To access the archaeological site of Cerro de la Viña is necessary to follow the hiking trail "La Viga del Horcajo" PR-CV-367.

About 300 meters before the site we find the ruins of the Corral Blanco, a corral with a typical structure of the region, uncovered area and covered with arches, with dimensions of 16 x 16 meters. It is built with masonry and wall, gabled roof with local wood, reed and tile. It dates from the 19th century.

The archaeological site of Los Alfares Romanos de El Cerro de La Viña is the second most important vestige of the Roman period in La Serranía, after the incomparable aqueduct of Peña Cortada de Calles. Two Roman kilns of ceramic production from the 1st century A.D. have been preserved with related construction elements, and part of the structures of the artisan area have also been located: the drying rooms for the pieces, the dump pits, the warehouses-workshops and the slave quarters.

Roman habitat area

In the middle of the first century A.D., in the time of the Roman emperor Claudius, a pottery center was located in this area. In order to obtain ceramic building materials such as tiles and bricks, and in order to supply the Roman villas in the area and the Roman villa that owned the pottery, located about 500 meters further north. Ceramic utensils for daily use were also manufactured, but no longer for export but for the use of the workers and lords of the villa.

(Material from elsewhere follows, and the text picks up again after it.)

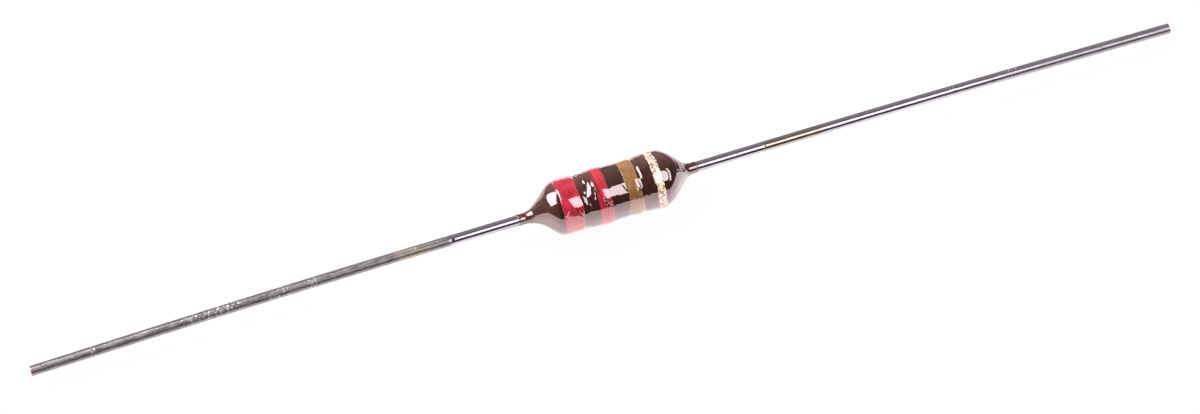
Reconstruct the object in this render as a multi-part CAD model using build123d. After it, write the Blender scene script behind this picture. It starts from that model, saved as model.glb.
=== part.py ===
from build123d import *
import math
import os

# Axial inductor. A moulded ferrite drum carries a coil of enamelled copper wire. A tinned wire lead is
# glued into each end of the drum, the ends of the coil are wrapped round the leads and soldered, and the
# whole is dipped in lacquer and painted with four colour bands.
# Millimetres. Everything is drawn about the drum's axis, which runs along X, and is lifted at the end so
# that the body lies on the plane z = 0. Left is -X, right is +X, and a side is written as -1 or 1.

# Whole part
overall_length = 68.0
core_shift = 0.12  # the drum sits this far to the right of the middle

# Leads: straight as they leave the body, then bent gently down towards their tips
lead_diameter = 0.6
bend_radius = 480.0
left_bend_start = 10.0
left_bend_angle = 2.0
right_bend_start = 12.0
right_bend_angle = 1.6
tip_round = 0.04

# Ferrite drum
core_length = 6.6
flange_diameter = 2.9
flange_thickness = 0.9
flange_chamfer = 0.1
window_depth = 0.65  # from the rim down to the waist
seat_depth = 1.3

# Adhesive round each lead in its seat, and the bead where it stands out of the drum
glue_film = 0.05
glue_bed = 0.1
glue_bead_height = 0.22
glue_bead_reach = 0.2

# Coil, its two tails and their wraps round the leads
wire_diameter = 0.12
wire_gap = 0.01  # between a tail and what it lies on
coil_margin = 0.15  # the coil stays at least this far inside the rims
notch_clearance = 0.02
tail_embed = 0.3
tail_overhang = 0.15
tail_bend = 0.15
left_tail_angle = 65.0
right_tail_angle = 200.0
wrap_start = 0.62
wrap_turns = 2
wrap_gap = 0.02
wrap_meet = 0.25  # the tail comes down onto its wrap this many turns after the wrap's start

# Solder over the wraps
solder_margin = 0.17
solder_cover = 0.14

# Lacquer: a film on each lead, a cone up over each rim of the drum, and a crown in waves between them
lacquer_film = 0.04
left_neck = 0.77
right_neck = 0.55
left_foot_margin = 0.27  # from the solder to the foot of the cone
right_foot_margin = 0.25
left_rim_film = 0.146
right_rim_film = 0.133
foot_round = 0.75
shoulder_round = 1.2
crown_round = 1.2
round_share = 0.45  # a round takes at most this share of the shorter run beside it
crown_ramp = 0.3
left_crown = 0.19  # each height of the crown is what stands out past the flanges
left_waist = 0.12
hump = 0.22
middle_waist = 0.155
brown_crown = 0.16
right_waist = 0.14
right_crown = 0.18

# Colour bands: the middle of each as a share of the way along the drum from its left end, and its width
paint_thickness = 0.03
first_red_place = 0.142
first_red_width = 1.22
second_red_place = 0.418
second_red_width = 0.73
brown_place = 0.683
brown_width = 0.94
gold_place = 0.912
gold_width = 0.49

# Sizes that follow from those above
lead_radius = lead_diameter / 2
flange_radius = flange_diameter / 2
waist_radius = flange_radius - window_depth
wire_radius = wire_diameter / 2
layer_count = int((window_depth - coil_margin) / wire_diameter)
window_length = core_length - 2 * flange_thickness
turns_per_layer = int(window_length / wire_diameter - 0.5)
coil_radius = waist_radius + (layer_count - 0.5) * wire_diameter  # to the middle of the outermost turns
notch_floor = coil_radius - wire_radius
notch_width = wire_diameter + 2 * notch_clearance
tail_radius = notch_floor + wire_gap + wire_radius
wrap_radius = lead_radius + wire_gap + wire_radius
wrap_pitch = wire_diameter + wrap_gap
solder_start = wrap_start - wire_radius - solder_margin
solder_end = wrap_start + wrap_turns * wrap_pitch + wire_radius + solder_margin
solder_radius = wrap_radius + wire_radius + solder_cover
film_radius = lead_radius + lacquer_film
axis_height = flange_radius + hump + paint_thickness


def beyond(side, distance):
    """The x coordinate at a distance outwards from the drum's end face on one side."""
    return core_shift + side * (core_length / 2 + distance)


def spun(*edges):
    """A solid of revolution about the X axis from edges on (x, radius) that make a closed outline."""
    return revolve(make_face(Plane.XZ * Wire(list(edges))), Axis.X)


def spun_polygon(*points):
    """A solid of revolution about the X axis from the (x, radius) corners of a closed outline."""
    return spun(*Polyline(*points, close=True).edges())


def make_lead(side, bend_start, bend_angle):
    """A round wire from its seat in the drum to its cut tip, with one long bend downwards."""
    seat = beyond(side, glue_bed - seat_depth)
    straight = Line((seat, 0), (side * bend_start, 0))
    bend = JernArc(straight @ 1, straight % 1, bend_radius, -side * bend_angle)
    run = (overall_length / 2 - abs((bend @ 1).X)) / math.cos(math.radians(bend_angle))
    end = Line(bend @ 1, (bend @ 1) + (bend % 1) * run)
    path = Plane.XZ * Wire([straight, bend, end])
    section = Plane(origin=(seat, 0, 0), z_dir=(side, 0, 0)) * Circle(lead_radius)
    wire = sweep(section, path=path)
    tip = wire.faces().sort_by(Axis.X)[0 if side < 0 else -1]
    return fillet(tip.edges(), tip_round)


def make_core():
    """The drum: two flanges on a waist, a blind seat in each end and a notch in each rim for a tail."""
    left, right = beyond(-1, 0), beyond(1, 0)
    drum = Cylinder(flange_radius, core_length, rotation=(0, 90, 0))
    drum = chamfer(drum.edges().filter_by(GeomType.CIRCLE), flange_chamfer)
    drum = Pos(core_shift, 0, 0) * drum
    window = spun_polygon(
        (left + flange_thickness, waist_radius),
        (left + flange_thickness, 2 * flange_radius),
        (right - flange_thickness, 2 * flange_radius),
        (right - flange_thickness, waist_radius),
    )
    drum -= window
    for side, angle in ((-1, left_tail_angle), (1, right_tail_angle)):
        drum -= spun_polygon(
            (beyond(side, 0), 0),
            (beyond(side, 0), lead_radius + glue_film),
            (beyond(side, -seat_depth), lead_radius + glue_film),
            (beyond(side, -seat_depth), 0),
        )
        notch = Box(flange_thickness, notch_width, flange_radius)
        place = Pos(beyond(side, -flange_thickness / 2), 0, notch_floor + flange_radius / 2)
        drum -= Rot(X=angle) * place * notch
    return drum


def make_glue(side, lead):
    """Adhesive that fills the seat round and behind the lead and stands out as a small bead."""
    seat = spun_polygon(
        (beyond(side, -seat_depth), 0),
        (beyond(side, -seat_depth), lead_radius + glue_film),
        (beyond(side, 0), lead_radius + glue_film),
        (beyond(side, 0), lead_radius + glue_bead_height),
        (beyond(side, glue_bead_reach), lead_radius),
        (beyond(side, glue_bead_reach), 0),
    )
    return seat - lead


def make_tail(side, angle):
    """The end of the coil's wire: over the flange in its notch, down to the lead and wrapped round it."""
    begin = beyond(side, wrap_start)
    wrap_length = wrap_turns * wrap_pitch
    wrap = Helix(wrap_pitch, wrap_length, wrap_radius, center=(begin, 0, 0), direction=(side, 0, 0))
    section = Plane(origin=wrap @ 0, z_dir=wrap % 0) * Circle(wire_radius)
    wrapped = sweep(section, path=wrap, is_frenet=True)
    meeting = wrap @ (wrap_meet / wrap_turns)
    to_top = 90 - math.degrees(math.atan2(meeting.Z, meeting.Y))
    inner = beyond(side, -flange_thickness - tail_embed)
    corner = beyond(side, tail_overhang)
    run = [(inner, tail_radius), (corner, tail_radius), (meeting.X, wrap_radius)]
    section = Plane(origin=(inner, 0, tail_radius), z_dir=(side, 0, 0)) * Circle(wire_radius)
    tail = sweep(section, path=Plane.XZ * FilletPolyline(*run, radius=tail_bend))
    return Rot(X=angle) * (tail + Rot(X=to_top) * wrapped)


def make_winding():
    """The coil as one solid whose outermost turns stand out as ridges, with its two tails."""
    left, right = beyond(-1, -flange_thickness), beyond(1, -flange_thickness)
    first = left + (window_length - turns_per_layer * wire_diameter) / 2
    ridges = []
    for turn in range(turns_per_layer):
        start = first + turn * wire_diameter
        ridges.append(
            ThreePointArc(
                (start, coil_radius),
                (start + wire_radius, coil_radius + wire_radius),
                (start + wire_diameter, coil_radius),
            )
        )
    last = first + turns_per_layer * wire_diameter
    near = Polyline((first, coil_radius), (left, coil_radius), (left, waist_radius))
    base = Line((left, waist_radius), (right, waist_radius))
    far = Polyline((right, waist_radius), (right, coil_radius), (last, coil_radius))
    coil = spun(*ridges, *near.edges(), base, *far.edges())
    return coil + make_tail(-1, left_tail_angle) + make_tail(1, right_tail_angle)


def make_solder(side, lead, winding):
    """A bead of solder over the wraps on one lead."""
    near, far = beyond(side, solder_start), beyond(side, solder_end)
    dome = ThreePointArc((near, lead_radius), ((near + far) / 2, solder_radius), (far, lead_radius))
    sides = Polyline((far, lead_radius), (far, 0), (near, 0), (near, lead_radius))
    return spun(dome, *sides.edges()) - lead - winding


def band_edges(place, width):
    """The x coordinates of a band's two edges."""
    middle = beyond(-1, -place * core_length)
    return middle - width / 2, middle + width / 2


def cone_line(side, foot_margin, rim_film, neck, top):
    """The dipped outline at one end: its end on the lead, the foot of its cone and its shoulder.
    The cone rises from the foot so that it clears the rim of the drum by the film that is asked for."""
    foot = solder_end + foot_margin
    to_rim = Vector(foot + flange_chamfer, flange_radius - film_radius)
    slope = math.atan2(to_rim.Y, to_rim.X) + math.asin(rim_film / to_rim.length)
    shoulder = foot - (top - film_radius) / math.tan(slope)
    return [
        (beyond(side, foot + neck), film_radius),
        (beyond(side, foot), film_radius),
        (beyond(side, shoulder), top),
    ]


def fitting_rounds(points, rounds):
    """The radius for each inner corner of a line of points: the one asked for, or what its runs allow."""
    corners = [Vector(*point) for point in points]
    fitting = []
    for before, corner, after, radius in zip(corners, corners[1:], corners[2:], rounds):
        runs = (corner - before, after - corner)
        turn = math.radians(runs[0].get_angle(runs[1]))
        room = round_share * min(runs[0].length, runs[1].length)
        fitting.append(min(radius, room / math.tan(turn / 2)))
    return fitting


def dipped(skin=0.0):
    """The outside of the lacquer as a solid of revolution, with a skin of paint over its crown if asked."""
    left_top = flange_radius + left_crown + skin
    right_top = flange_radius + right_crown + skin
    left_line = cone_line(-1, left_foot_margin, left_rim_film, left_neck, left_top)
    right_line = cone_line(1, right_foot_margin, right_rim_film, right_neck, right_top)
    _, first_red_end = band_edges(first_red_place, first_red_width)
    hump_start, hump_end = band_edges(second_red_place, second_red_width)
    brown_start, brown_end = band_edges(brown_place, brown_width)
    gold_start, _ = band_edges(gold_place, gold_width)
    crown = [
        (first_red_end - crown_ramp, left_top),
        ((first_red_end + hump_start) / 2, flange_radius + left_waist + skin),
        (hump_start, flange_radius + hump + skin),
        (hump_end, flange_radius + hump + skin),
        ((hump_end + brown_start) / 2, flange_radius + middle_waist + skin),
        (brown_start + crown_ramp, flange_radius + brown_crown + skin),
        (brown_end, flange_radius + right_waist + skin),
        (gold_start - crown_ramp, right_top),
    ]
    points = [*left_line, *crown, *reversed(right_line)]
    rounds = [foot_round, shoulder_round, *[crown_round for _ in crown], shoulder_round, foot_round]
    outside = FilletPolyline(*points, radius=fitting_rounds(points, rounds))
    left_end, right_end = points[0][0], points[-1][0]
    closing = Polyline(points[-1], (right_end, 0), (left_end, 0), points[0])
    return spun(*outside.edges(), *closing.edges())


def make_band(painted, bare, place, width):
    """One ring of paint on the crown."""
    slab = Box(width, 2 * flange_diameter, 2 * flange_diameter)
    middle = beyond(-1, -place * core_length)
    return (painted & Pos(middle, 0, 0) * slab) - bare


lead_left = make_lead(-1, left_bend_start, left_bend_angle)
lead_right = make_lead(1, right_bend_start, right_bend_angle)
ferrite_core = make_core()
glue_left = make_glue(-1, lead_left)
glue_right = make_glue(1, lead_right)
winding = make_winding()
solder_left = make_solder(-1, lead_left, winding)
solder_right = make_solder(1, lead_right, winding)

bare_outside = dipped()
painted_outside = dipped(paint_thickness)
coating = bare_outside
for piece in (ferrite_core, winding, solder_left, solder_right, glue_left, glue_right, lead_left, lead_right):
    coating -= piece

pieces = {
    "lead_left": lead_left,
    "lead_right": lead_right,
    "ferrite_core": ferrite_core,
    "glue_left": glue_left,
    "glue_right": glue_right,
    "winding": winding,
    "solder_left": solder_left,
    "solder_right": solder_right,
    "coating": coating,
    "band_red_first": make_band(painted_outside, bare_outside, first_red_place, first_red_width),
    "band_red_second": make_band(painted_outside, bare_outside, second_red_place, second_red_width),
    "band_brown": make_band(painted_outside, bare_outside, brown_place, brown_width),
    "band_gold": make_band(painted_outside, bare_outside, gold_place, gold_width),
}

os.makedirs("parts", exist_ok=True)
for name, piece in pieces.items():
    export_step(Pos(0, 0, axis_height) * piece, f"parts/{name}.step")
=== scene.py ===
"""Axial inductor: a ferrite drum wound with enamelled wire, on two tinned leads, dipped in brown lacquer
and painted with four colour rings. It lies on a white table under a long strip light."""
import math

import bpy
import numpy as np
from mathutils import Matrix, Vector


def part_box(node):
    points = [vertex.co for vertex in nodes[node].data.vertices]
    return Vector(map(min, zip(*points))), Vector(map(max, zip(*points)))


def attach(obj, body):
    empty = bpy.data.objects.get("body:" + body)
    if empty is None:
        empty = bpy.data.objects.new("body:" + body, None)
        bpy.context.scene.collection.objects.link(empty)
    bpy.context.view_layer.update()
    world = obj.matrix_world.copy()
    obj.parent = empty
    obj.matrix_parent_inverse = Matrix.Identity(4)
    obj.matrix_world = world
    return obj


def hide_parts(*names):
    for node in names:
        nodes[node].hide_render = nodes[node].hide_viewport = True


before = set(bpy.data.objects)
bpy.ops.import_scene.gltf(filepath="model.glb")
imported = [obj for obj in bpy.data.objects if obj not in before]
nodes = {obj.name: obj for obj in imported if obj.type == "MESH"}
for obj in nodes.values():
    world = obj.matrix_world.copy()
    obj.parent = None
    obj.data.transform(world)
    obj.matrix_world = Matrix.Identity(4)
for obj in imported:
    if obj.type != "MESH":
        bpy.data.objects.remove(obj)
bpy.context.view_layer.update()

# Ferrite drum. A reel of pressed and sintered nickel zinc ferrite, which the coil is wound on. The lacquer
# hides it. Sintered grains leave it dull and almost black, with a faint brown cast.
mm = 0.001
ferrite_dark, ferrite_pale = "#262423", "#3D3936"
ferrite_grain = 0.05  # mm, drawn larger than the real grains of about 0.01 mm

core_low, core_high = (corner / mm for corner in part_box("ferrite_core"))
axis_height = (core_low.z + core_high.z) / 2
flange_radius = (core_high.z - core_low.z) / 2


def linear(code):
    """An sRGB hex colour as linear values: c / 12.92, or ((c + 0.055) / 1.055) ^ 2.4 above 0.04045."""
    channels = [int(code[i : i + 2], 16) / 255 for i in (1, 3, 5)]
    return (*(c / 12.92 if c <= 0.04045 else ((c + 0.055) / 1.055) ** 2.4 for c in channels), 1.0)


def add(tree, kind, inputs=None, **settings):
    """Adds a node with its settings. An input takes a value, or a socket that is linked to it."""
    node = tree.nodes.new(kind)
    for name, value in settings.items():
        setattr(node, name, value)
    for name, value in (inputs or {}).items():
        if isinstance(value, bpy.types.NodeSocket):
            tree.links.new(value, node.inputs[name])
        else:
            node.inputs[name].default_value = value
    return node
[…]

Outside the building, but very close to it, the remains of a pit excavated in the geological rock were found, to be filled with waste. It is here where the inhabitants of the first century A.D., who remained in Cerro La Viña until the beginning of the second century A.D., threw their garbage, both organic and inorganic. This practice left remains of ceramics, for them already useless, because they were broken and for us valuable pieces because they explain their activities, offer us a chronology, allow us to associate them to a culture and for their aesthetic value. Thus in this pit we found fragments of bowls, jars, loom weights, mortars, pots, vases, pots.